Information regarding the inconsistencies with the Bay Plan and the lack of any discernible demand for the majority of the activity described in the draft EIR was readily available at the time the document was written. The applicants must take full responsibility for their failure to exercise ordinary due diligence in their regulatory and market analysis. The consultant for the applicants reveals how late in the process they came to that full realization in a June 2016 email to the City and BCDC staff - long after much of the investment in expensive environmental review has been made, and with significant cost to the City in time and resources.
“Most importantly, and consistent with operation of law, it has been made clear to us that Commission staff could not recommend approval of, and the Commission could not approve any permit which does not contain the details necessary to demonstrate consistency with all applicable policies of the Bay Plan. This includes, of course, water-related industry policies, policies on providing alternative opportunities for public access (since this facility would be DOHS secured), and mitigation for Bay fill in proportion to the respective Phase 1 and 2 fill volumes to be authorized by permit."
It appears from the public record of behind the scenes discussions that the draft EIR circulated for public evaluation and comment amounted to little more than an attempt to get a foot in the door, rather than a serious effort to inform the public regarding actual project impacts and mitigations. Here in another June 2016 email the consultant for the applicant talks about “placekeepers” incorporated into the draft EIR circulated for comments - a deliberate attempt to check a box in the environmental review process rather than fulfill the intent of the CEQA legislation to inform the public.
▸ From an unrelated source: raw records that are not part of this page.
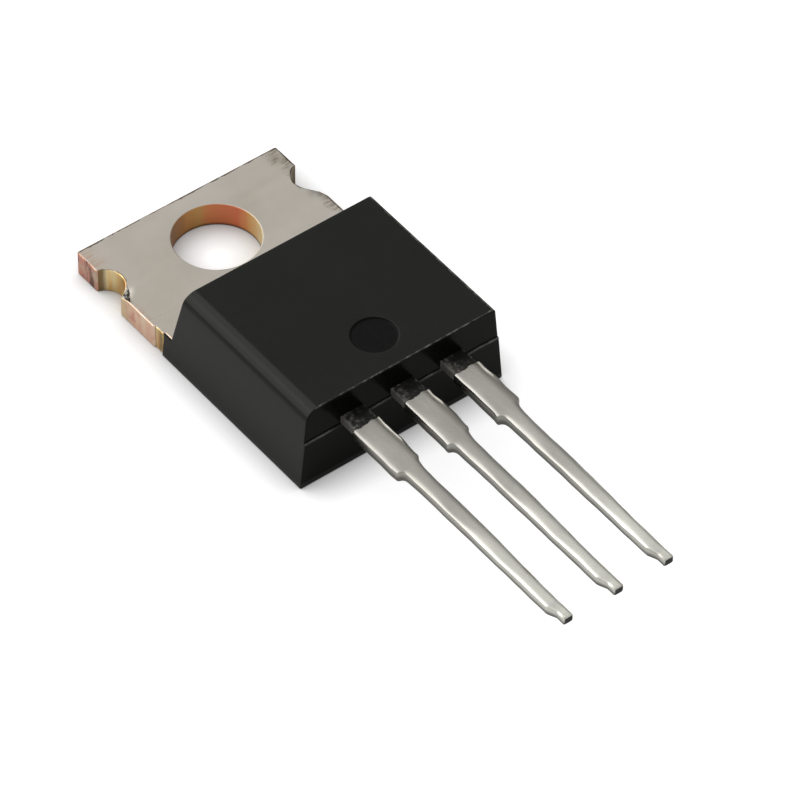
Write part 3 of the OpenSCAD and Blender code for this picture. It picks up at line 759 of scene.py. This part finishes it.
def right_half_width(distance, grow=0.0):
    """Reach of a lead to its right, where the shoulder and the taper come earlier."""
    return half_width(distance, grow, SHOULDER_Y - SOONER, RIGHT_TAPER_Y)


def lead_half_height(distance, grow=0.0):
    """Half thickness of a lead, which thins over the taper."""
    return np.interp(distance, [TAPER_Y, NECK_TIP_Y], [LEAD_T / 2, TIP_T / 2]) + grow


def lead_stations(start):
    """Distances along a lead from start to its tip, close together where its outline bends."""
    r = WIDE - NARROW
    wide = np.arange(start, SHOULDER_Y - r - SOONER, 0.22)
    shoulder = SHOULDER_Y - r + r * np.sin(np.linspace(0, math.pi / 2, 9))
    after = SHOULDER_Y + np.array([0.002, 0.05, 0.1, 0.16, 0.24, 0.34])
    narrow = np.arange(SHOULDER_Y + 0.5, TAPER_Y, 0.25)
    taper = np.linspace(TAPER_Y - 0.1, NECK_TIP_Y + 0.1, 9)
    return np.unique(
        np.round(np.concatenate([wide, shoulder - SOONER, shoulder, after, narrow, taper, [TIP_Y]]), 5)
    )


def bare_lead(name, node, grid, distance):
    """Skin of a lead: stained root metal, and sheared metal at the end of the tip."""
    zones = np.tile(distance[:, None] > TIP_Y - 0.2, grid.shape[1]).astype(int)
    skin(name, grid, [root_metal, tip_end], [node], zones)


def outer_lead(name, node, place):
    """Bar of even thickness that is the bond post inside the moulding and the lead outside it."""
    middle = (POST_BACK + POST_FRONT) / 2
    post = np.array([POST_BACK, POST_BACK + LEAD_EDGE, middle, POST_FRONT - LEAD_EDGE, POST_FRONT])
    d = np.concatenate([post, lead_stations(POST_FRONT + 0.01)])
    inside = d <= POST_FRONT
    left, right = left_half_width(d), right_half_width(d)
    half_w = np.where(inside, POST_HALF, (left + right) / 2)
    half_w[[0, 4]] -= LEAD_EDGE
    shift = place * PITCH + np.where(inside, place * POST_SHIFT, (right - left) / 2)
    bare_lead(name, node, swept_bar(d, LEAD_MID, half_w, lead_half_height(d), shift), d)


def middle_lead():
    """Strap that leaves the pad, climbs at a slope and runs out as the middle lead: the path is two
    straight runs and the slope, joined by arcs."""
    low, start = TAB_T - LEAD_T / 2, -PAD_Y + 0.08
    turn = np.linspace(0, STRAP_SLOPE, 7)
    rise, run = STRAP_BEND * (1 - np.cos(turn)), STRAP_BEND * np.sin(turn)
    climb = LEAD_MID - low - 2 * rise[-1]
    top = start + 2 * run[-1] + climb / math.tan(STRAP_SLOPE)
    lead = lead_stations(top + 0.1)
    d = np.concatenate([[start - 0.3], start + run, top - run[::-1], lead])
    z = np.concatenate([[low], low + rise, LEAD_MID - rise[::-1], np.full(len(lead), LEAD_MID)])
    lean = np.concatenate([[0], turn, turn[::-1], np.zeros(len(lead))])
    left, right = left_half_width(d), right_half_width(d)
    grid = swept_bar(d, z, (left + right) / 2, lead_half_height(d), (right - left) / 2, lean)
    bare_lead("middle_lead", "drain_frame", grid, d)


def drop_section(distance, left, right, half_t, powers, shift):
    """Section of still solder: |x / reach|^power + |z / half_t|^power = 1, with its own reach to the
    left and right and powers for the upper left, the upper right and below, read off along rays to
    a square whose corners are crowded with points."""
    bunch = np.sin(np.linspace(-math.pi / 2, math.pi / 2, 19))[:-1]
    one = np.ones(len(bunch))
    square = np.concatenate(
        [np.stack(pair, -1) for pair in ((bunch, -one), (one, bunch), (-bunch, one), (-one, -bunch))]
    )
    qx, qz = square.T
    upper_left, upper_right, lower = (np.broadcast_to(p, distance.shape)[:, None] for p in powers)
    power = np.where(qz > 0, np.where(qx > 0, upper_right, upper_left), lower)
    scale = (np.abs(qx) ** power + np.abs(qz) ** power) ** (-1 / power)
    x = shift + np.where(qx > 0, right[:, None], left[:, None]) * qx * scale
    z = LEAD_MID + half_t[:, None] * qz * scale
    y = -np.broadcast_to(distance[:, None], x.shape)
    return np.stack([x, y, z], -1), qx, qz


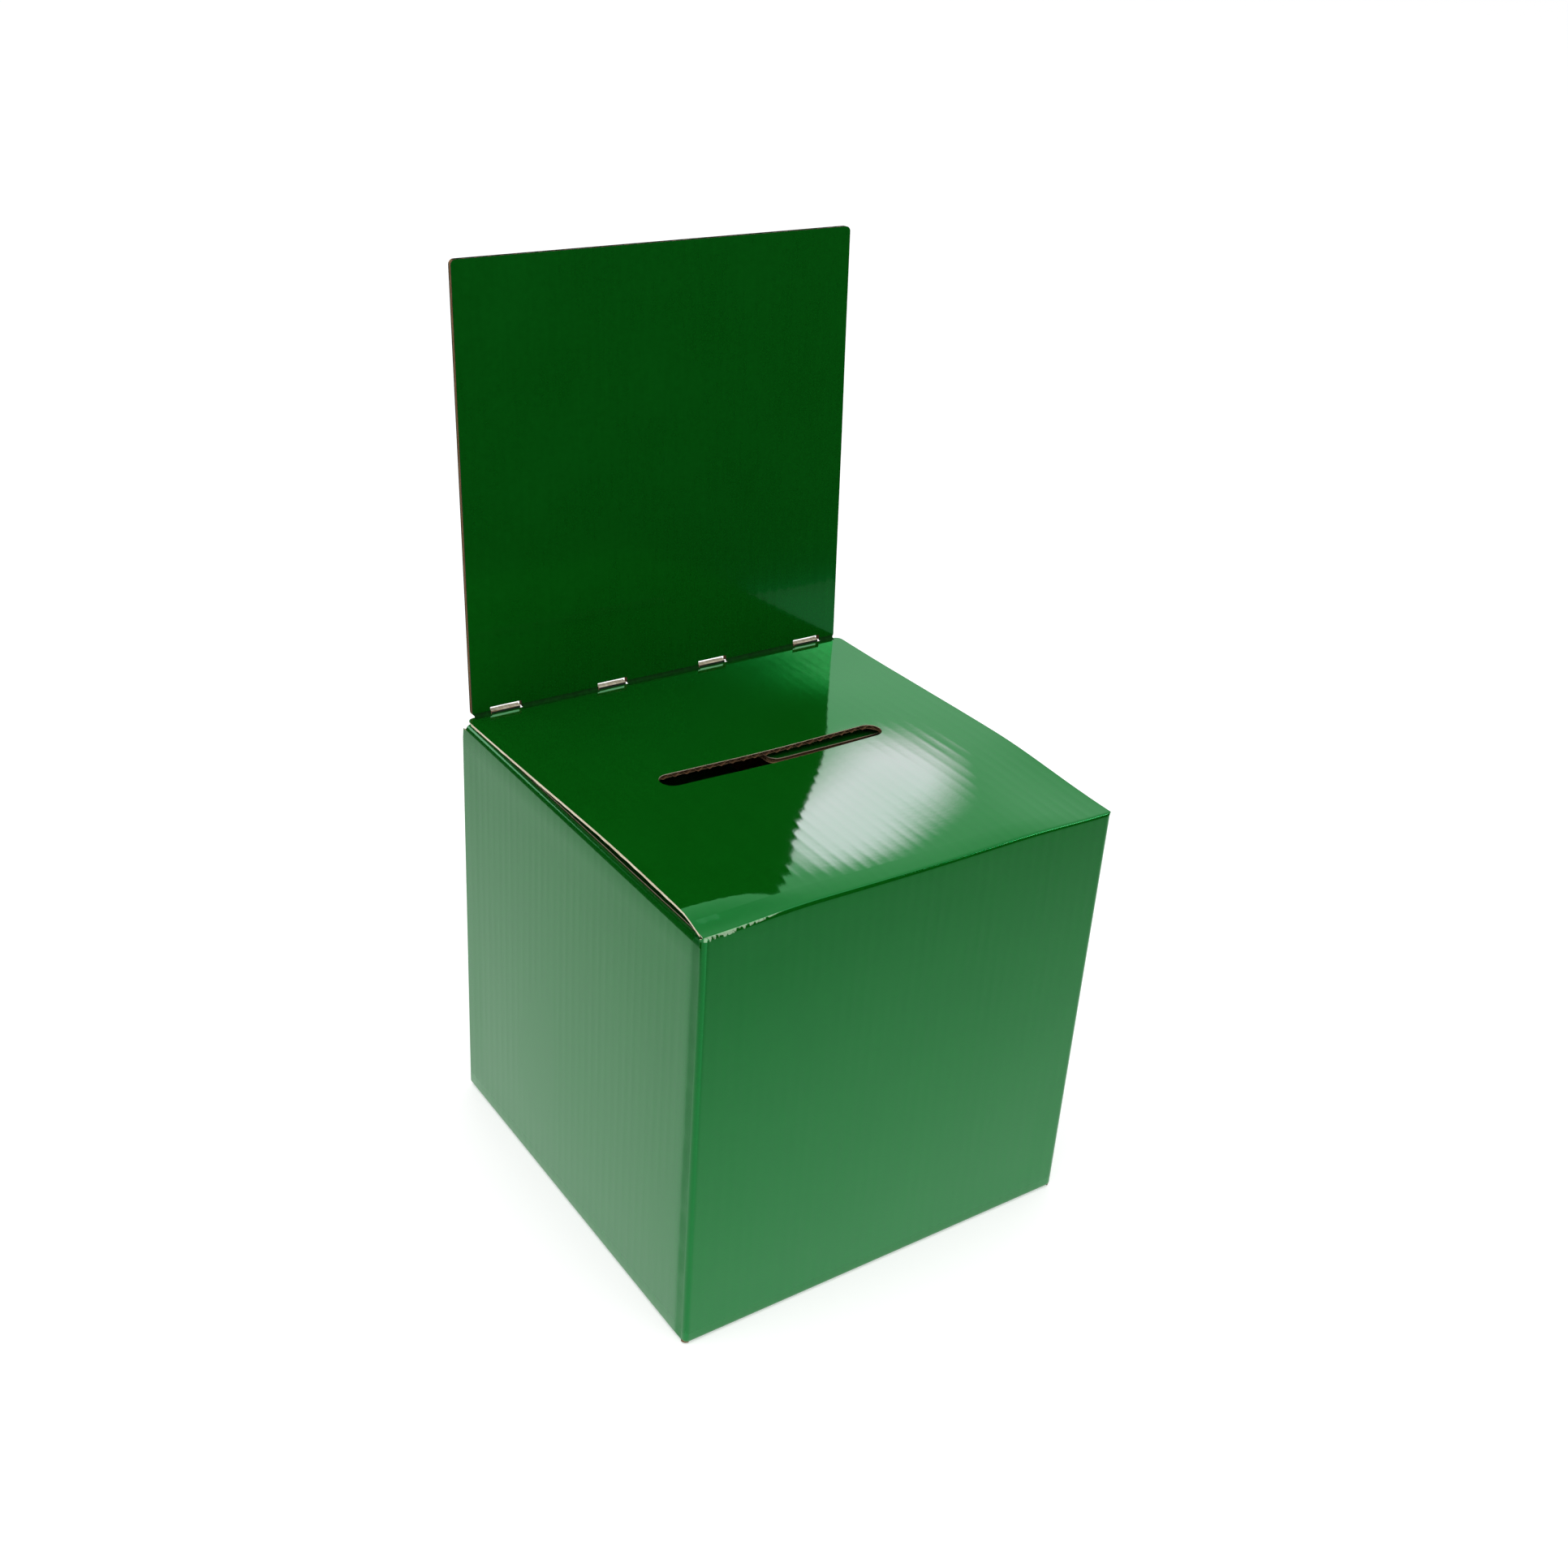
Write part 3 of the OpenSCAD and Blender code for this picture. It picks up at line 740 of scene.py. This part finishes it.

“The personal watercraft improvements at the Vallejo Marina were identified in the Draft EIR as mitigation for the fact that public access cannot be provided at the project site (due to USDHC rules), and was vetted by the City with BCDC and others. As you know, these measures were included in the Draft EIR as place-keepers, understanding that these measures might be modified as a result of negotiations with BCDC at the permit stage (and might even require follow-up with the City).”
The CEQA process is intended to inform the public and allow decision-makers to stop and think about the full range of environmental impacts before approving projects. That process cannot fulfill its purpose when applicants submit environmental documents that fail to describe a sizeable majority of the project activity and include placeholders instead of actual mitigations. The lack of a stable project description and a document that only analyzes an initial stage of a multi-stage project constitute fatal flaws in the environmental review process. The Council as lead agency cannot approve a final EIR based on a document so badly flawed that it deprived the public of an opportunity to evaluate the project. The denial of permits by the planning commission must be upheld on appeal.